■ SUPPLIED DATA
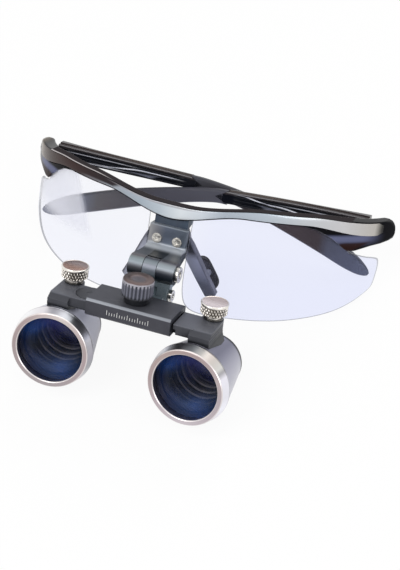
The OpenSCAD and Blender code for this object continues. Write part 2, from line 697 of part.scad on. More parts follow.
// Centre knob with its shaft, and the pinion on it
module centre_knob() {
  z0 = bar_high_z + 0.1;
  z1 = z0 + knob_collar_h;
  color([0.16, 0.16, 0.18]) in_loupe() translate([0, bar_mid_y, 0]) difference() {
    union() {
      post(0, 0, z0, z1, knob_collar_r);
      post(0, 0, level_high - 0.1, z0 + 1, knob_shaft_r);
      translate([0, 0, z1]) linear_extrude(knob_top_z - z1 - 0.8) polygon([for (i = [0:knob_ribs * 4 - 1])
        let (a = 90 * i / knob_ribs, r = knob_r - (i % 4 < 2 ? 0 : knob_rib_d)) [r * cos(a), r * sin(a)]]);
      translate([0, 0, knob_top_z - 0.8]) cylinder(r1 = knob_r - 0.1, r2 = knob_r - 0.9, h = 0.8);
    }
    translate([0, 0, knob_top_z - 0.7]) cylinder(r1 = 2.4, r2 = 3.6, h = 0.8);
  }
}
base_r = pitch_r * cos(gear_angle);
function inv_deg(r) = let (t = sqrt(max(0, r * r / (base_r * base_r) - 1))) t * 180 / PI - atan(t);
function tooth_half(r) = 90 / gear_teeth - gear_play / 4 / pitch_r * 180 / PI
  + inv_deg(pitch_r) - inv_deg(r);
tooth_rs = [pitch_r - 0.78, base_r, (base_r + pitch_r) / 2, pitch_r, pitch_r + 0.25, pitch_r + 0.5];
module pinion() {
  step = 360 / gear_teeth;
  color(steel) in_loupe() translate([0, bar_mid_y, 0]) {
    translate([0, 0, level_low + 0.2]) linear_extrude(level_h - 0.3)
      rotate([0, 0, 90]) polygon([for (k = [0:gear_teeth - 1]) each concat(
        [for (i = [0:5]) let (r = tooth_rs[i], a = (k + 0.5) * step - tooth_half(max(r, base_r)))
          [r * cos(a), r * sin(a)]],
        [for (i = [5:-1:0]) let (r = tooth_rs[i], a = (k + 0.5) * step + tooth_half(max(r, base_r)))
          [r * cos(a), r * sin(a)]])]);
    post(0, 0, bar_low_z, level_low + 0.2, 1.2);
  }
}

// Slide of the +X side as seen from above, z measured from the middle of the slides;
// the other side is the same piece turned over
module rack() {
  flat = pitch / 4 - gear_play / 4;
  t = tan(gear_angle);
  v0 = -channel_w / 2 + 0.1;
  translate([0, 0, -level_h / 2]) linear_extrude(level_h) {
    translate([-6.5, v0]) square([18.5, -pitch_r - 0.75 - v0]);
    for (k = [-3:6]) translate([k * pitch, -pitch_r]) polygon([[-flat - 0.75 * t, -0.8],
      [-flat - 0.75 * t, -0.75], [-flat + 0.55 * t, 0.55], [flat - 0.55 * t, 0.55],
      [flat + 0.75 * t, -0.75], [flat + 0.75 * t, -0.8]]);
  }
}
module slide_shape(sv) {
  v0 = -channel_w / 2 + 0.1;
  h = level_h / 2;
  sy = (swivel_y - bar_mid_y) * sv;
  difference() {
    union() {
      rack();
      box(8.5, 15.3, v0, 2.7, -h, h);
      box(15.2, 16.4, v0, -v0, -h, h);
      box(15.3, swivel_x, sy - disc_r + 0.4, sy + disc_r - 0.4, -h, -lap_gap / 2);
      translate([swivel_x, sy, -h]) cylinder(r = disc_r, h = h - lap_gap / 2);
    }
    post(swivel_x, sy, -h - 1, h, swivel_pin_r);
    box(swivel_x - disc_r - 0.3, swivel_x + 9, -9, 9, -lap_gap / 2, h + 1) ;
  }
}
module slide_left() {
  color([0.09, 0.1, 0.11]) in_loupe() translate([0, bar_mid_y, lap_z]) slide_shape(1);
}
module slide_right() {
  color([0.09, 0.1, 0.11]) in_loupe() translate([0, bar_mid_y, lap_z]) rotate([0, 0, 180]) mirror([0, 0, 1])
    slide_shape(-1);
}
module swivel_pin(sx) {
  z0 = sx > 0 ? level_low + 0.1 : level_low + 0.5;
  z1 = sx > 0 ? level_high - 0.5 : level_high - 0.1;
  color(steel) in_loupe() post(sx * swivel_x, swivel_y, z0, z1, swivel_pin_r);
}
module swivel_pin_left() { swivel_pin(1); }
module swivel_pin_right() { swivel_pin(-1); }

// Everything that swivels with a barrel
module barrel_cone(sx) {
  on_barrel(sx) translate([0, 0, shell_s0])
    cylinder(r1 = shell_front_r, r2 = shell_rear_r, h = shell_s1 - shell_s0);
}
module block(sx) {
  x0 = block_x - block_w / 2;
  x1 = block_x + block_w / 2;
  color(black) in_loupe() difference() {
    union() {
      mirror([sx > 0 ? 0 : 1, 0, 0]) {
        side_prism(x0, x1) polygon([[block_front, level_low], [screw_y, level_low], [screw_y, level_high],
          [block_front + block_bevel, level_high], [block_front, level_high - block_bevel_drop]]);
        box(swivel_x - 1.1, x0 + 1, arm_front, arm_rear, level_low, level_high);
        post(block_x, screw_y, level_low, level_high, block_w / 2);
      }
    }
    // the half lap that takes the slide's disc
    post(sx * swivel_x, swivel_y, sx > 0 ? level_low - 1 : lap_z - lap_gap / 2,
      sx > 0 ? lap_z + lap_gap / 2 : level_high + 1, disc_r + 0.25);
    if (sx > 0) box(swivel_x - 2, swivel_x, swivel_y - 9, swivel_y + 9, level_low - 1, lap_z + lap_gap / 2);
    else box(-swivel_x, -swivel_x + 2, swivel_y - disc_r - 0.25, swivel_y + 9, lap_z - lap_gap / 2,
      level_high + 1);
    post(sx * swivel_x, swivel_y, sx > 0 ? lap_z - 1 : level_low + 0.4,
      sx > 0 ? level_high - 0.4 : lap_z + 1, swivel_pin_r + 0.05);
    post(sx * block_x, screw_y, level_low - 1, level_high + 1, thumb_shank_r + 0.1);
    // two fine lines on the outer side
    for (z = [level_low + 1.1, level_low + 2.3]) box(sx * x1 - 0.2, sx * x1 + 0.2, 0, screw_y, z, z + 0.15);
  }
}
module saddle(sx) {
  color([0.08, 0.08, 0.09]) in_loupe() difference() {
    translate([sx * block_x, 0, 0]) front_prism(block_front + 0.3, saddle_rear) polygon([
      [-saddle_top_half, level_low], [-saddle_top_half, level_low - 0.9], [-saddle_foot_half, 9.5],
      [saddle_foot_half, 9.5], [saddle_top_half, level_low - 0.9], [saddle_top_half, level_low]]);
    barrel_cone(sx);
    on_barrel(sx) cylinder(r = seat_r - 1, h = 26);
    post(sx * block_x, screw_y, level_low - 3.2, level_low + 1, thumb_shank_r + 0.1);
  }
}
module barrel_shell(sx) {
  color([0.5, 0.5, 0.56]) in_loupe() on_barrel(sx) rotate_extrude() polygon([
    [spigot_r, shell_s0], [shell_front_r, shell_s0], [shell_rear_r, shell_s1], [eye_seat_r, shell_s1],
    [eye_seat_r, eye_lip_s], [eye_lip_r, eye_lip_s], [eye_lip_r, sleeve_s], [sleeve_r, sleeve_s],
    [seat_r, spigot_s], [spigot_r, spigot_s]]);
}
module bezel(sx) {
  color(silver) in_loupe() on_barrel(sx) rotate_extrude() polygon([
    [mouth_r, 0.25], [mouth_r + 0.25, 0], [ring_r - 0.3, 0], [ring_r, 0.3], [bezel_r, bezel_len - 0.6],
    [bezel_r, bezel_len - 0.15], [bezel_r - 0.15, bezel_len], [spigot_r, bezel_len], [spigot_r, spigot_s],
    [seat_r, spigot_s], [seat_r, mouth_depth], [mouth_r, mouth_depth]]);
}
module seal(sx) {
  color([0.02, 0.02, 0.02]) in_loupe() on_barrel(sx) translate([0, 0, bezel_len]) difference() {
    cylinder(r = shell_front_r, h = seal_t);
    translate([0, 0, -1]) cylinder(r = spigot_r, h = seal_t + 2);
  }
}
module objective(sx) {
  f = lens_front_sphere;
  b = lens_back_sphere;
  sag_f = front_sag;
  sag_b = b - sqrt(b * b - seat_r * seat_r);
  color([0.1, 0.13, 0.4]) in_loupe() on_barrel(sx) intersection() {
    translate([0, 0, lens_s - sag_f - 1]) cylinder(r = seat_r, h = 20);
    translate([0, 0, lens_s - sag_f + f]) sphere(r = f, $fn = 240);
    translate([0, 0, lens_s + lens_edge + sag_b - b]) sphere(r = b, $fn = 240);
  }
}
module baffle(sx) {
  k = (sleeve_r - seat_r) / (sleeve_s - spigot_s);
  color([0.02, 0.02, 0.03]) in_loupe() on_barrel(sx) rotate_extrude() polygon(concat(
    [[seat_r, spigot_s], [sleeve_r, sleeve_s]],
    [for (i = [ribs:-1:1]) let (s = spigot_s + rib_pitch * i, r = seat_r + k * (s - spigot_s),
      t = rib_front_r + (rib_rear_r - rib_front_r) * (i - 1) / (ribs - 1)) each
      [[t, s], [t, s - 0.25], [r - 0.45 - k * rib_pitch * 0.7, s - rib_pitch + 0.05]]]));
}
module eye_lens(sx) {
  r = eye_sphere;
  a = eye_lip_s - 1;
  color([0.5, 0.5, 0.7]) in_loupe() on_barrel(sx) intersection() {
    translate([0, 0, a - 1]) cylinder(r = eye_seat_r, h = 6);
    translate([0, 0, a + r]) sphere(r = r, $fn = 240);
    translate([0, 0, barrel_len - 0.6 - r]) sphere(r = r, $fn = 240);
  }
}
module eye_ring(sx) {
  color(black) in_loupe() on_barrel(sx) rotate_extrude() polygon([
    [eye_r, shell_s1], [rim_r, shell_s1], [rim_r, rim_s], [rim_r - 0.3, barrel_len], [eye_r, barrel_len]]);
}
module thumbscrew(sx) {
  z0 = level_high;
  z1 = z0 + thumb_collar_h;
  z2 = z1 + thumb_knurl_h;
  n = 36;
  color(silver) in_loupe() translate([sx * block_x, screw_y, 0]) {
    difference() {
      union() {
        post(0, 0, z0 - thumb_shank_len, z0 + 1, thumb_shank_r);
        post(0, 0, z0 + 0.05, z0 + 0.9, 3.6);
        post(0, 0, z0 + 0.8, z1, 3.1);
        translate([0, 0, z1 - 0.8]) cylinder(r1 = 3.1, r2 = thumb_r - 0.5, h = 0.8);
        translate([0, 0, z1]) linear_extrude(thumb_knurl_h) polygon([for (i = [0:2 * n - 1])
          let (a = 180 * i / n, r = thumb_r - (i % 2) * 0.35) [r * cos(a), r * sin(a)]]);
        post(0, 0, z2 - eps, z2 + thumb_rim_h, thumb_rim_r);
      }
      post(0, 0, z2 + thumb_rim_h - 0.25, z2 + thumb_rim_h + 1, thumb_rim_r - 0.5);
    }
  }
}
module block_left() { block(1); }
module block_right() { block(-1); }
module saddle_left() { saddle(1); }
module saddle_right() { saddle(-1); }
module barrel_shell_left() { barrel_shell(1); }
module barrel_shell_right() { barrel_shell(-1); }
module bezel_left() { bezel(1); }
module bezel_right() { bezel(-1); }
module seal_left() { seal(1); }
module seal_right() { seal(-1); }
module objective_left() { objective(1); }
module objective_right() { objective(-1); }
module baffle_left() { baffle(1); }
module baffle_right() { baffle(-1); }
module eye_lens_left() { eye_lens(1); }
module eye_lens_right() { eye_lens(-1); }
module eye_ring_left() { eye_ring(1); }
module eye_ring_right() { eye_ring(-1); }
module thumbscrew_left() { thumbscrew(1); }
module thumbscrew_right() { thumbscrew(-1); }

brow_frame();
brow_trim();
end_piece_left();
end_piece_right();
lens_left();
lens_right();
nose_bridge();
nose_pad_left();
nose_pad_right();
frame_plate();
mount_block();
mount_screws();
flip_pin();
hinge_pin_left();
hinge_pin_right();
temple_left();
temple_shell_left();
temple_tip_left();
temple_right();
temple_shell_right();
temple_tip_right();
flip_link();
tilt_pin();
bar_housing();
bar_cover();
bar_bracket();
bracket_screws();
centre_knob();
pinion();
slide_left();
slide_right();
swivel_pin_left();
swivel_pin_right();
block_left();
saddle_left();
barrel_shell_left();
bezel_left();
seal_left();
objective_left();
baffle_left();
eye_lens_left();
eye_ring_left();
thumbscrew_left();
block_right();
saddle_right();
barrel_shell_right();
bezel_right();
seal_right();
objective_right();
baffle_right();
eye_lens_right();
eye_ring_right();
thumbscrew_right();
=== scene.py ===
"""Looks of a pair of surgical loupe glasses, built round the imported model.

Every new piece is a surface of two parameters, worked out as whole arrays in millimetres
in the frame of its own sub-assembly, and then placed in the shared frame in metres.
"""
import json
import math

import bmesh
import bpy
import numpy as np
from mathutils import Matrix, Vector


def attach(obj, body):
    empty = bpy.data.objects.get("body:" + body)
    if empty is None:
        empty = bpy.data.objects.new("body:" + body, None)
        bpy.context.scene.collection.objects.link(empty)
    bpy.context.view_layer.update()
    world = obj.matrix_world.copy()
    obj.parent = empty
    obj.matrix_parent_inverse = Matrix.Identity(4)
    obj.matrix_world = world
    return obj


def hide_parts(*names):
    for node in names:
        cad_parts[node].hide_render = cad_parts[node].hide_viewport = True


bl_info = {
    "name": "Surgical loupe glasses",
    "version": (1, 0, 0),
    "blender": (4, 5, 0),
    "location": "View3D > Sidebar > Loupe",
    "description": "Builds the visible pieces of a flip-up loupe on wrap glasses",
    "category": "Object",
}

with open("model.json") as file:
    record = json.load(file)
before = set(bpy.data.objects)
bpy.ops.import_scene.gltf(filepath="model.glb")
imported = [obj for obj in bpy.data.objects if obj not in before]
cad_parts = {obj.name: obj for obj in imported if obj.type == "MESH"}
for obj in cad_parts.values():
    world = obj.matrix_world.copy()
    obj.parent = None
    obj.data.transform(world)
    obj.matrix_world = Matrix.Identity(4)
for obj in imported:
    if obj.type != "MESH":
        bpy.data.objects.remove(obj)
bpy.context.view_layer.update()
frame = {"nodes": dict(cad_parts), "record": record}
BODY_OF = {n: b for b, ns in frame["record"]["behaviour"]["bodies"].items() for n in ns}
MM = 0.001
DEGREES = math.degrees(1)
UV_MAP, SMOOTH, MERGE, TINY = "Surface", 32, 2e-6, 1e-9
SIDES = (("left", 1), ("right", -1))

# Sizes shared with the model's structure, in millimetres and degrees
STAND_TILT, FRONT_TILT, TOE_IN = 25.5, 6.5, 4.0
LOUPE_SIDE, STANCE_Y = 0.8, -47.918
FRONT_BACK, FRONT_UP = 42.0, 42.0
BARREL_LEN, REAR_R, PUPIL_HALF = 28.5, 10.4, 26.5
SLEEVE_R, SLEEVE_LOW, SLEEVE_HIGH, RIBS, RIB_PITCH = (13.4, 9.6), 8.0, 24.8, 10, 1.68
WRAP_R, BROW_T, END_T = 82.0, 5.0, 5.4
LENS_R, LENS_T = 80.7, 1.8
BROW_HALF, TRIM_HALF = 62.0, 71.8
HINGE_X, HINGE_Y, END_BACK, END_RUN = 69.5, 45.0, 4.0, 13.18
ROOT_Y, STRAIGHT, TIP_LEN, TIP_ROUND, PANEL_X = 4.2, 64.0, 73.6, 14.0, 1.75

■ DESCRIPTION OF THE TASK
Extract verbatim only those lines that run from the line with "brow_frame();" to the line with "for node in", inclusive.

■ CORRECT OUTPUT
brow_frame();
brow_trim();
end_piece_left();
end_piece_right();
lens_left();
lens_right();
nose_bridge();
nose_pad_left();
nose_pad_right();
frame_plate();
mount_block();
mount_screws();
flip_pin();
hinge_pin_left();
hinge_pin_right();
temple_left();
temple_shell_left();
temple_tip_left();
temple_right();
temple_shell_right();
temple_tip_right();
flip_link();
tilt_pin();
bar_housing();
bar_cover();
bar_bracket();
bracket_screws();
centre_knob();
pinion();
slide_left();
slide_right();
swivel_pin_left();
swivel_pin_right();
block_left();
saddle_left();
barrel_shell_left();
bezel_left();
seal_left();
objective_left();
baffle_left();
eye_lens_left();
eye_ring_left();
thumbscrew_left();
block_right();
saddle_right();
barrel_shell_right();
bezel_right();
seal_right();
objective_right();
baffle_right();
eye_lens_right();
eye_ring_right();
thumbscrew_right();
=== scene.py ===
"""Looks of a pair of surgical loupe glasses, built round the imported model.

Every new piece is a surface of two parameters, worked out as whole arrays in millimetres
in the frame of its own sub-assembly, and then placed in the shared frame in metres.
"""
import json
import math

import bmesh
import bpy
import numpy as np
from mathutils import Matrix, Vector


def attach(obj, body):
    empty = bpy.data.objects.get("body:" + body)
    if empty is None:
        empty = bpy.data.objects.new("body:" + body, None)
        bpy.context.scene.collection.objects.link(empty)
    bpy.context.view_layer.update()
    world = obj.matrix_world.copy()
    obj.parent = empty
    obj.matrix_parent_inverse = Matrix.Identity(4)
    obj.matrix_world = world
    return obj


def hide_parts(*names):
    for node in names:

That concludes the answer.